● WHAT IS NEEDED
Repeat each line word for word.
* START INFORMATION PROVIDED *
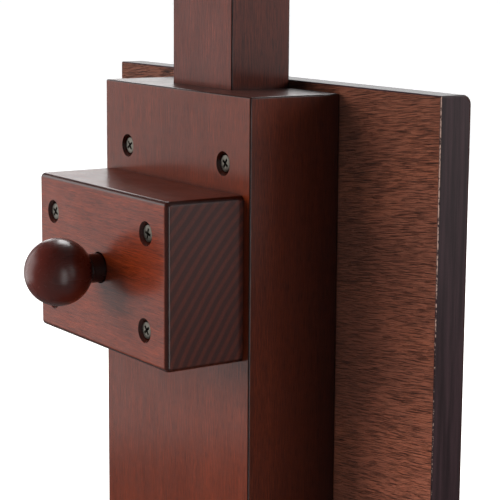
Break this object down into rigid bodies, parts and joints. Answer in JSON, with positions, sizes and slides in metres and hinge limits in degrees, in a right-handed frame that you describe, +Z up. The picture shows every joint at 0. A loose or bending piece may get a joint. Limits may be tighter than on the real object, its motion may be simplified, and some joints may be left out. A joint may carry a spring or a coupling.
{
  "type": "embroidery hoop on stand",
  "caption": "Free-standing wooden embroidery frame: a pin-locked post slides in a box column and carries a tilting, turning round hoop.",
  "frame": {"origin": "on the floor, under the middle of the outer box", "axes": "+Z up, -Y towards the person sewing (the side with the ball knob and the hoop), +X to the right when looking along +Y"},
  "size_m": [0.3, 0.5574, 0.6939],
  "materials": {
    "stained_wood": "dark reddish-brown stain under satin lacquer",
    "knob_wood": "very dark red-brown stain under gloss lacquer",
    "veneer": "open-pored stained veneer, thin satin lacquer",
    "zinc_steel": "bright zinc plate",
    "brass_bush": "turned brass",
    "felt": "dark felt"
  },
  "bodies": {
    "stand": {"column_front": "stained_wood", "column_stile_left": "stained_wood", "column_stile_right": "stained_wood", "column_plug": "stained_wood", "lock_block": "stained_wood", "base_board": "stained_wood", "foot_left": "stained_wood", "foot_right": "stained_wood", "back_panel": "veneer", "plunger_spring": "zinc_steel", "pin_bush": "brass_bush", "foot_pad_front_left": "felt", "foot_pad_front_right": "felt", "foot_pad_back_left": "felt", "foot_pad_back_right": "felt", "top_screw_left": "zinc_steel", "top_screw_right": "zinc_steel", "bottom_screw_left": "zinc_steel", "bottom_screw_right": "zinc_steel", "block_screw_upper_left": "zinc_steel", "block_screw_upper_right": "zinc_steel", "block_screw_lower_left": "zinc_steel", "block_screw_lower_right": "zinc_steel", "panel_screw_top_left": "zinc_steel", "panel_screw_top_right": "zinc_steel", "panel_screw_middle_left": "zinc_steel", "panel_screw_middle_right": "zinc_steel", "panel_screw_bottom_left": "zinc_steel", "panel_screw_bottom_right": "zinc_steel", "foot_screw_front_left": "zinc_steel", "foot_screw_front_right": "zinc_steel", "foot_screw_back_left": "zinc_steel", "foot_screw_back_right": "zinc_steel", "column_screw_left": "zinc_steel", "column_screw_right": "zinc_steel", "panel_foot_screw_left": "zinc_steel", "panel_foot_screw_right": "zinc_steel"},
    "plunger": {"ball_knob": "knob_wood", "lock_pin": "zinc_steel"},
    "post": {"post": "stained_wood", "tilt_bolt": "zinc_steel", "tilt_washer": "zinc_steel"},
    "tilt_knob": {"tilt_knob": "knob_wood"},
    "arm": {"tilt_arm": "stained_wood", "clamp_bolt": "zinc_steel", "clamp_washer": "zinc_steel"},
    "clamp_knob": {"clamp_knob": "knob_wood"},
    "hoop": {"swivel_dowel": "stained_wood", "saddle": "stained_wood", "outer_ring": "stained_wood", "tension_nut": "zinc_steel", "saddle_screw_left": "zinc_steel", "saddle_screw_right": "zinc_steel", "tension_lug_left": "zinc_steel", "tension_lug_right": "zinc_steel", "lug_rivet_left": "zinc_steel", "lug_rivet_right": "zinc_steel"},
    "inner_ring": {"inner_ring": "stained_wood"},
    "tension_screw": {"tension_screw": "zinc_steel"}
  },
  "joints": [
    {"name": "knob_pull", "type": "slide", "parent": "stand", "child": "plunger", "axis": [0, -1, 0], "range_m": [0, 0.013], "stiffness_N_per_m": 1000, "springref_m": -0.01, "deforming": ["plunger_spring"]},
    {"name": "post_slide", "type": "slide", "parent": "stand", "child": "post", "axis": [0, 0, 1], "range_m": [0, 0.24]},
    {"name": "tilt_knob_turn", "type": "hinge", "parent": "post", "child": "tilt_knob", "pos_m": [0, 0.1193, 0.67], "axis": [1, 0, 0], "continuous": true},
    {"name": "arm_tilt", "type": "hinge", "parent": "post", "child": "arm", "pos_m": [0, 0.1193, 0.67], "axis": [-1, 0, 0], "range_deg": [-25, 90]},
    {"name": "clamp_knob_turn", "type": "hinge", "parent": "arm", "child": "clamp_knob", "pos_m": [0, 0.0253, 0.6808], "axis": [1, 0, 0], "continuous": true},
    {"name": "hoop_turn", "type": "hinge", "parent": "arm", "child": "hoop", "pos_m": [0, 0.0113, 0.67], "axis": [0, -1, 0], "continuous": true},
    {"name": "inner_ring_lift", "type": "slide", "parent": "hoop", "child": "inner_ring", "axis": [0, 0, 1], "range_m": [0, 0.03]},
    {"name": "tension_screw_turn", "type": "hinge", "parent": "hoop", "child": "tension_screw", "pos_m": [0, -0.2727, 0.67], "axis": [1, 0, 0], "continuous": true}
  ]
}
* END INFORMATION PROVIDED *
● TASK RESULT
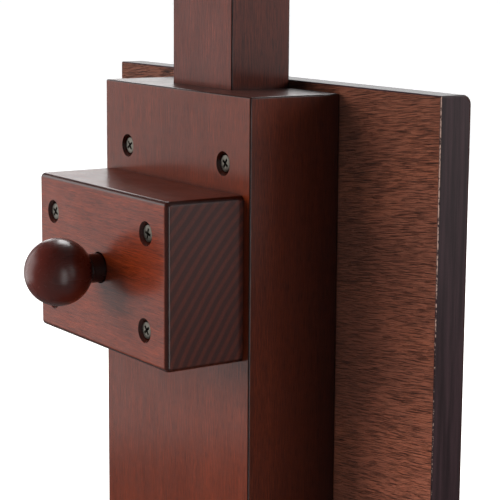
Break this object down into rigid bodies, parts and joints. Answer in JSON, with positions, sizes and slides in metres and hinge limits in degrees, in a right-handed frame that you describe, +Z up. The picture shows every joint at 0. A loose or bending piece may get a joint. Limits may be tighter than on the real object, its motion may be simplified, and some joints may be left out. A joint may carry a spring or a coupling.
{
  "type": "embroidery hoop on stand",
  "caption": "Free-standing wooden embroidery frame: a pin-locked post slides in a box column and carries a tilting, turning round hoop.",
  "frame": {"origin": "on the floor, under the middle of the outer box", "axes": "+Z up, -Y towards the person sewing (the side with the ball knob and the hoop), +X to the right when looking along +Y"},
  "size_m": [0.3, 0.5574, 0.6939],
  "materials": {
    "stained_wood": "dark reddish-brown stain under satin lacquer",
    "knob_wood": "very dark red-brown stain under gloss lacquer",
    "veneer": "open-pored stained veneer, thin satin lacquer",
    "zinc_steel": "bright zinc plate",
    "brass_bush": "turned brass",
    "felt": "dark felt"
  },
  "bodies": {
    "stand": {"column_front": "stained_wood", "column_stile_left": "stained_wood", "column_stile_right": "stained_wood", "column_plug": "stained_wood", "lock_block": "stained_wood", "base_board": "stained_wood", "foot_left": "stained_wood", "foot_right": "stained_wood", "back_panel": "veneer", "plunger_spring": "zinc_steel", "pin_bush": "brass_bush", "foot_pad_front_left": "felt", "foot_pad_front_right": "felt", "foot_pad_back_left": "felt", "foot_pad_back_right": "felt", "top_screw_left": "zinc_steel", "top_screw_right": "zinc_steel", "bottom_screw_left": "zinc_steel", "bottom_screw_right": "zinc_steel", "block_screw_upper_left": "zinc_steel", "block_screw_upper_right": "zinc_steel", "block_screw_lower_left": "zinc_steel", "block_screw_lower_right": "zinc_steel", "panel_screw_top_left": "zinc_steel", "panel_screw_top_right": "zinc_steel", "panel_screw_middle_left": "zinc_steel", "panel_screw_middle_right": "zinc_steel", "panel_screw_bottom_left": "zinc_steel", "panel_screw_bottom_right": "zinc_steel", "foot_screw_front_left": "zinc_steel", "foot_screw_front_right": "zinc_steel", "foot_screw_back_left": "zinc_steel", "foot_screw_back_right": "zinc_steel", "column_screw_left": "zinc_steel", "column_screw_right": "zinc_steel", "panel_foot_screw_left": "zinc_steel", "panel_foot_screw_right": "zinc_steel"},
    "plunger": {"ball_knob": "knob_wood", "lock_pin": "zinc_steel"},
    "post": {"post": "stained_wood", "tilt_bolt": "zinc_steel", "tilt_washer": "zinc_steel"},
    "tilt_knob": {"tilt_knob": "knob_wood"},
    "arm": {"tilt_arm": "stained_wood", "clamp_bolt": "zinc_steel", "clamp_washer": "zinc_steel"},
    "clamp_knob": {"clamp_knob": "knob_wood"},
    "hoop": {"swivel_dowel": "stained_wood", "saddle": "stained_wood", "outer_ring": "stained_wood", "tension_nut": "zinc_steel", "saddle_screw_left": "zinc_steel", "saddle_screw_right": "zinc_steel", "tension_lug_left": "zinc_steel", "tension_lug_right": "zinc_steel", "lug_rivet_left": "zinc_steel", "lug_rivet_right": "zinc_steel"},
    "inner_ring": {"inner_ring": "stained_wood"},
    "tension_screw": {"tension_screw": "zinc_steel"}
  },
  "joints": [
    {"name": "knob_pull", "type": "slide", "parent": "stand", "child": "plunger", "axis": [0, -1, 0], "range_m": [0, 0.013], "stiffness_N_per_m": 1000, "springref_m": -0.01, "deforming": ["plunger_spring"]},
    {"name": "post_slide", "type": "slide", "parent": "stand", "child": "post", "axis": [0, 0, 1], "range_m": [0, 0.24]},
    {"name": "tilt_knob_turn", "type": "hinge", "parent": "post", "child": "tilt_knob", "pos_m": [0, 0.1193, 0.67], "axis": [1, 0, 0], "continuous": true},
    {"name": "arm_tilt", "type": "hinge", "parent": "post", "child": "arm", "pos_m": [0, 0.1193, 0.67], "axis": [-1, 0, 0], "range_deg": [-25, 90]},
    {"name": "clamp_knob_turn", "type": "hinge", "parent": "arm", "child": "clamp_knob", "pos_m": [0, 0.0253, 0.6808], "axis": [1, 0, 0], "continuous": true},
    {"name": "hoop_turn", "type": "hinge", "parent": "arm", "child": "hoop", "pos_m": [0, 0.0113, 0.67], "axis": [0, -1, 0], "continuous": true},
    {"name": "inner_ring_lift", "type": "slide", "parent": "hoop", "child": "inner_ring", "axis": [0, 0, 1], "range_m": [0, 0.03]},
    {"name": "tension_screw_turn", "type": "hinge", "parent": "hoop", "child": "tension_screw", "pos_m": [0, -0.2727, 0.67], "axis": [1, 0, 0], "continuous": true}
  ]
}